Opinión | Retiro lo escrito

Cincuenta años

Portada del libro 'Víctor Zurita Soler'

Portada del libro 'Víctor Zurita Soler' / Amazon

Hace pocos días se cumplieron los cincuenta años del fallecimiento de don Víctor Zurita Soler, una de las figuras centrales del periodismo tinerfeño y creado y director de La Tarde hasta el mismo día de su muerte. Casi medio siglo manteniendo a flote un periódico vespertino contra viento y marea gracias, asimismo, a la laboriosa complicidad de Matías Real y de Francisco Martínez Viera. Ha contado Eliseo Izquierdo que Víctor Zurita, como todos los directores españoles, sufrió una intensa presión, una presión que surgía –aunque no solo– del Gobierno Civil, después del atentado mortal contra el almirante Carrero Blanco, y que las angustias le llevaron a sufrir el infarto que acabó con su vida. Es muy posible. Contaba ya con 82 años y ni un solo día había dejado de acudir a su despacho.

En estos cincuenta años en la profesión ha cambiado muchas cosas para finalmente cambiar muy pocas. Los periódicos isleños, hasta finales de los años setenta, eran lugares oscuros y medrosos que apestaban a tabaco, sudor y resentimiento. Los sueldos lindaban con lo miserable. Otra de las anécdotas sobre Víctor Zurita (a mí me la contó Gilberto Alemán) señala que una vez se le acercó un redactor para explicarle que se había pulido el sueldito a mediados de mes. Don Víctor se sacó del bolsillo un billete de cincuenta pesetas y se lo pasó con disimulo. En esos años oscuros, en El Día, se solían solicitar adelantos de nómina y era raro el redactor que alguna vez no recurría a los mismos. Un periodista era menos que nada porque, para empezar, los periodistas, en las dictaduras, apenas pueden ejercer el periodismo. Bajo regímenes dictatoriales se hace otra cosa: se apoya la iniquidad o se la descalifica, apenas perceptiblemente, con una mezcla de silencio y distancia irónica. En poquísimos ámbitos se podía deslizar la crítica. Hasta insinuar, en lo más duro del cuarentañismo, que los bancos de cierta plaza llevaban media eternidad sin ser pintados podía tener consecuencias desagradables. Zurita, por su parte, jamás cobró un sueldo en La Tarde. Era funcionario de Correos y Telégrafos, y cuando acababa su jornada laboral, engullía otra, gratis et amore, entre las paredes de la destartalada redacción.

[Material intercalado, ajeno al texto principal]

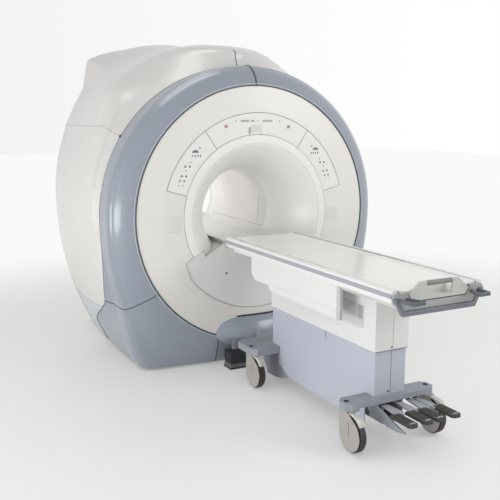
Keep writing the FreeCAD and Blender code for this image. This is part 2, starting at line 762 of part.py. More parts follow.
def base_chassis():
    front = chassis_beam(*front_beam)
    slot = box(-beam_half + beam_end, beam_half - beam_end, front_beam[0] - over,
               front_beam[0] + beam_wall + over, beam_bottom - over, pedal_slot_top)
    pieces = [front.cut(slot), chassis_beam(*rear_beam), keel()]
    pieces.append(box(-tongue_half, tongue_half, rear_beam[1] - beam_wall, dock_front - dock_gap, *tongue_z))
    pieces += pedal_hangers()
    left, right = (-skirt_x - skirt_wall, -skirt_x), (skirt_x, skirt_x + skirt_wall)
    pieces += [plate_along_x(rear_skirt, *left), plate_along_x(rear_skirt, *right),
               plate_along_x(front_skirt, *left)]
    chassis = fused(pieces)
    for x in (-caster_x, caster_x):
        for y in table_y(*caster_reach):
            chassis = chassis.cut(plate_along_z(bushing(x, y, stem_r), beam_bottom - over, beam_top + over))
    add("base_chassis", chassis)


# ---------------------------------------------------------------- table: pedestal and lift
def sleeve(half, y_limits, z0, z1, wall):
    y0, y1 = y_limits
    inner = box(-half + wall, half - wall, y0 + wall, y1 - wall, z0 - over, z1 + over)
    return box(-half, half, y0, y1, z0, z1).cut(inner)


def lower_cover():
    """The blue-grey lower cover, cut away round the beams and behind the rear skirt."""
    cover = sleeve(lower_half, lower_y, lower_cover_bottom, lower_cover_top, lower_wall)
    cover = cover.cut(box(-beyond, beyond, -beyond, front_beam[1] + telescope_gap, 0, beam_top))
    cover = cover.cut(box(-beyond, beyond, rear_beam[0] - telescope_gap, 0, beam_bottom - telescope_gap,
                          beam_top))
    corner = list(rear_skirt[2:5]) + [(rear_skirt[4][0], 0.0), (rear_beam[1], 0.0), (rear_beam[1], beam_top),
                                      (rear_beam[0], beam_top)]
    corner = [(y - telescope_gap, z) for y, z in corner]
    add("lower_cover", cover.cut(plate_along_x(corner, -beyond, beyond)))


def upper_cover():
    cover = sleeve(pedestal_half, pedestal_y, upper_cover_bottom, frame_bottom, upper_wall)
    for side in (-1, 1):
        x = side * pedestal_half
        cover = cover.cut(box(x - recess_depth, x + recess_depth, *table_y(*recess_reach), *recess_z))
    add("upper_cover", cover)


def square_tube(half, wall, y, z0, z1):
    inner = half - wall
    hollow = box(-inner, inner, y - inner, y + inner, z0 - over, z1 + over)
    return box(-half, half, y - half, y + half, z0, z1).cut(hollow)


def lift_columns():
    ram_half = guide_half - guide_wall - seat_gap
    guides = [square_tube(guide_half, guide_wall, y, keel_bottom + keel_wall, guide_top)
              for y in table_y(*guide_reach)]
    rams = [square_tube(ram_half, guide_wall, y, ram_bottom, frame_bottom)
            for y in table_y(*guide_reach)]
    add("lift_guides", Part.makeCompound(guides))
    add("lift_rams", Part.makeCompound(rams))


# ---------------------------------------------------------------- table: top
def table_frame():
    flange_z = rail_bottom - flange_wall
    tray = box(-frame_half, frame_half, deck_y0, deck_y1, frame_bottom, rail_bottom)
    flange = box(-flange_half, flange_half, deck_y0, deck_y1, flange_z, rail_bottom)
    flare = plate_along_y([(-frame_half, frame_bottom), (frame_half, frame_bottom), (flange_half, flange_z),
                           (-flange_half, flange_z)], deck_y0, panel_y[0] - flare_gap)
    frame = fused([tray, flange, flare])
    frame = frame.cut(box(-trough_half, trough_half, -beyond, beyond, glide_z, beyond))
    for side in (-1, 1):
        x0, x1 = sorted((side * frame_hollow[0], side * frame_hollow[1]))
        frame = frame.cut(box(x0, x1, deck_y0 + hollow_end, deck_y1 - hollow_end, frame_bottom - over,
                              glide_z - trough_floor_wall))
    add("table_frame", frame)


def side_rails():
    section = [(rail_inner, rail_bottom), (deck_half, rail_bottom), (deck_half, rail_top - rail_bevel),
               (deck_half - rail_bevel, rail_top), (rail_inner, rail_top)]
    add_pair("side_rail", plate_along_y(section, deck_y0, deck_y1))


def side_panels():
    y0, y1 = panel_y
    top = rail_bottom - flange_wall - seat_gap
    inner = frame_half + seat_gap
    step, rise = panel_notch
    step_y = deck_y1 - panel_step_reach
    points = [(y0, top), (y0, panel_bottom), (step_y, panel_bottom), (step_y + step / 2, panel_step_z),
              (y1 - step, panel_step_z), (y1, panel_step_z + rise), (y1, top)]
    panel = plate_along_x(points, inner, panel_outer)
    ridge = box(panel_outer - over, panel_outer + ridge_proud, y0 + step, step_y, panel_step_z,
                panel_step_z + ridge_height)
    add_pair("side_panel", fused([panel, ridge]))


def end_cap():
    """A proud rim round a plate that leaves room for the cradle's handle."""
    low, clear = end_cap_bottom + end_cap_wall, handle_gap
    rim = [(end_cap_bottom_half, end_cap_bottom), (deck_half, end_cap_shoulder), (deck_half, rail_top),
           (rail_inner, rail_top), (rail_inner, rail_bottom), (frame_half, low)]
    (foot_x, foot_z), (wide_x, wide_z) = handle_outline[1:3]
    plate = [(frame_half, low), (rail_inner, rail_bottom), (rail_inner, rail_top), (wide_x + clear, rail_top),
             (wide_x + clear, wide_z), (foot_x + clear, foot_z - clear)]
    return fused([plate_along_y(both_sides(rim), end_cap_y, deck_y0),
                  plate_along_y(both_sides(plate), plate_y, deck_y0 - seat_gap)])


def push_grips(cap):
    """A bevelled loop on each side of the end cap, for the hands."""
    far = end_cap_y - push_grip_reach

    def loop(inset):
        near, end, bevel = push_grip_near, far + inset, push_grip_bevel
        x0, x1 = push_grip_far[0] + inset, push_grip_far[1] - inset
        return [(near[0] + inset, plate_y), (x0, end + bevel), (x0 + bevel, end),
                (x1 - bevel, end), (x1, end + bevel), (near[1] - inset, plate_y)]
    grip = plate_along_z(loop(0.0) + loop(push_grip_bar)[::-1], *push_grip_z)
    add_pair("push_grip", grip.cut(cap))


def foot_end():
    cap = end_cap()
    add("end_cap", cap)
    push_grips(cap)


def cradle():
    """A shallow dish between two borders, with a finger recess behind the handle's slot."""
    dish = cradle_top - cradle_dish
    right = [(cradle_bottom_half, cradle_bottom), (cradle_half, cradle_top),
             (cradle_half - cradle_border, cradle_top), (cradle_half - 3 * cradle_border, dish)]
    recess = box(-slot_half - over, slot_half + over, deck_y0 - over, deck_y0 + finger_depth,
                 slot_z[0] - over, beyond)
    add("cradle", plate_along_y(both_sides(right), deck_y0, deck_y1).cut(recess))


def cradle_handle():
    y0, y1 = deck_y0 - handle_wall, deck_y0
    handle = plate_along_y(list(handle_outline), y0, y1)
    handle = handle.cut(box(-slot_half, slot_half, y0 - over, y1 + over, *slot_z))
    add("cradle_handle", handle)
    bar_top = handle_outline[3][1]
    half = slot_half - seat_gap
    grip = box(-half, half, y0 - grip_lap, y1 + grip_lap, slot_z[1] - grip_lap, bar_top + grip_lap)
    add("cradle_grip", grip.cut(handle))


# ---------------------------------------------------------------- table: casters and pedals
def caster(x, y):
    axle_y, half = y - caster_trail, wheel_width / 2
    inner, outer = half + cheek_gap, half + cheek_gap + cheek_wall
    back, ahead = yoke_reach
    head_top = beam_bottom - bearing_gap
    side = cheek_r * sin(radians(45))
    cheek = [(y + back, head_top), (y - ahead, head_top), (axle_y - side, wheel_r + side),
             (axle_y - cheek_r, wheel_r), (axle_y - side, wheel_r - side), (axle_y, wheel_r - cheek_r),
             (axle_y + side, wheel_r - side), (axle_y + cheek_r, wheel_r)]
    pieces = [box(x - outer, x + outer, y - ahead, y + back, yoke_bottom, head_top),
              rod(x, y, head_top - over, stem_r, beam_top - head_top, Z),
              plate_along_x(cheek, x - outer, x - inner), plate_along_x(cheek, x + inner, x + outer),
              rod(x - inner - over, axle_y, wheel_r, axle_r, 2 * (inner + over), X)]
    wheel = rod(x - half, axle_y, wheel_r, wheel_r, wheel_width, X)
    return fused(pieces), wheel.cut(plate_along_x(bushing(axle_y, wheel_r, axle_r), x - outer, x + outer))


def casters():
    for end, y in zip(("front", "rear"), table_y(*caster_reach)):
        for side, x in (("left", -caster_x), ("right", caster_x)):
            fork, wheel = caster(x, y)
            add("caster_fork_%s_%s" % (end, side), fork)
            add("caster_wheel_%s_%s" % (end, side), wheel)


def pedals():
    pivot_y, pivot_z = pedal_pivot
    y0, y1 = table_y(*(front_axis + lead for lead in pedal_pad_lead))
    z0, z1 = pedal_pad_z
    for number, (pad_x, arm_x) in enumerate(zip(pedal_pads_x, pedal_arms_x), 1):
        half, arm = pedal_width / 2, pedal_arm_width / 2
        pad = plate_along_z([(pad_x - half, y1), (pad_x - half, y0 + pedal_nose),
                             (pad_x - half + pedal_nose, y0), (pad_x + half - pedal_nose, y0),
                             (pad_x + half, y0 + pedal_nose), (pad_x + half, y1)],
                            z0, z1)
        bar = box(arm_x - arm, arm_x + arm, y1 - 2 * arm, pivot_y, *pedal_arm_z)
        boss = box(arm_x - arm, arm_x + arm, pivot_y - pedal_boss, pivot_y + pedal_boss,
                   pivot_z - pedal_boss, pivot_z + pedal_boss)
        bore = rod(arm_x - pedal_width, pivot_y, pivot_z, pedal_shaft_r + running_gap, 2 * pedal_width, X)
        add("pedal_%d" % number, fused([pad, bar, boss]).cut(bore))


# ---------------------------------------------------------------- build
def build():
    bezel_and_feet()
    white_covers()
    rear_cover()
    front_cover()
    panels()
    windows_and_buttons()
    mouths()
    apron()
    magnet_group()
    bridge()
    base_frame()
    cold_head()
    dock()
    base_chassis()
    lower_cover()
    upper_cover()
    lift_columns()
    table_frame()
    side_rails()
    side_panels()
    foot_end()
    cradle()
    cradle_handle()
    casters()
    pedals()


build()
os.makedirs("parts", exist_ok=True)
for node, shape in parts.items():
    shape.exportStep("parts/" + node + ".step")
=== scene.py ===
import bpy
import bmesh
import numpy as np
from math import radians, sin, cos, sqrt, pi, atan2
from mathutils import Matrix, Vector


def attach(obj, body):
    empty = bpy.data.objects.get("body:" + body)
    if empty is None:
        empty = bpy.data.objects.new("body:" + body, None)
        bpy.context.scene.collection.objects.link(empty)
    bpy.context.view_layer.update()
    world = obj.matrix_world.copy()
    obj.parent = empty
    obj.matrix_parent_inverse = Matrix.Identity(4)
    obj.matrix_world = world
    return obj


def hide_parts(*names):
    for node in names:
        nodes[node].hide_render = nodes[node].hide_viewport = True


# A magnetic resonance scanner: moulded gantry covers round a patient bore, and a docked table on
# casters. Shapes are worked out in millimetres and stored in metres.

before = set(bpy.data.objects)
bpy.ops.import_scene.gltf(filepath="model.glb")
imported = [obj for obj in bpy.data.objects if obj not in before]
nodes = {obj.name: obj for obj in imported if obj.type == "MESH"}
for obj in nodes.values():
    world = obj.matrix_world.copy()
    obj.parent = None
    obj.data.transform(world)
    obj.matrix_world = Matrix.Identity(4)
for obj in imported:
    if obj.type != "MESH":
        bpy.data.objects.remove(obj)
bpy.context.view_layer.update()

# -------- sizes shared by several pieces
bore_z = 1070  # height of the bore's axis
front_y = -877  # flat part of the front cover
rim_y = -860  # rim of the front cover
rim_r = 895
bezel_back = -560
shell_back = 800
rear_y = 860
floor_gap = 16
seam_half = 0.45  # half of a shut line
cover_wall = 12
bore_r = 300
deck_y0, deck_y1 = -2744, -946  # the table top's two ends
hands = ((False, "right"), (True, "left"))  # whether a piece is mirrored, and its side


# -------- finishes
def linear(code, darker=(0, 0, 0)):
    """An sRGB hex colour, or one some levels darker, as linear RGBA."""
    channels = [(int(code[2 * i:2 * i + 2], 16) - darker[i]) / 255 for i in range(3)]
    return [c / 12.92 if c <= 0.04045 else ((c + 0.055) / 1.055) ** 2.4 for c in channels] + [1]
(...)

Entre finales de los setenta y finales de la primera década del siglo XXI – otros cincuenta años – la profesión se hizo más o menos respetable. Subieron los sueldos. Se firmaron convenios colectivos razonables. Se desarrollaron mejoras administrativas, organizativas y tecnológicas que culminaron con la introducción de los ordenadores, la llegada de internet y la digitalización de todo el proceso productivo. Veías periodistas por la calle a primera hora de la mañana y a otros marchándose a casa apenas oscurecido, y ninguno llevaba el cuello de la camisa raído. La siempre cutre y legañosa bohemia del oficio fue desapareciendo rápidamente y hasta se prohibió fumar en las redacciones. Fue un suspiro y enseguida llegó la triple crisis: la crisis económica de 2008, la crisis de un modelo de negocio basado en una plataforma hasta entonces inmejorable para la publicidad, y la crisis derivada de la introducción de internet y de las redes sociales. Aunque nos empeñamos en simularlo, como los pasajeros del Titanic se esforzaron en simular que el navío flotaba perfectamente, entonces el periodismo comenzó a languidecer, es curioso, en el momento en el que el flujo e intercambio de una información incesante, cada vez más oceánica y más rápida, se exaltaba como un excepcional triunfo civilizatorio. Por un resto de amor hacia el oficio – el amor solo suscite con la raíz del respeto – simulamos que las transformaciones económicas y las nuevas estrategias comerciales de los medios no afectan la médula misma de nuestra actividad. Otra vez somos frágiles. Otra vez somos menesterosos. Otra vez nos empobrecimos. Abundan de nuevo los cuellos de camisa raídos y los zapatos viejos. Ha cambiado algo, sí, respecto a nuestro heroico pasado: el director ya no saca dinero de su bolsillo para pagarte un adelanto. Ni un chavo. Te sigue dando, eso sí, los buenos días.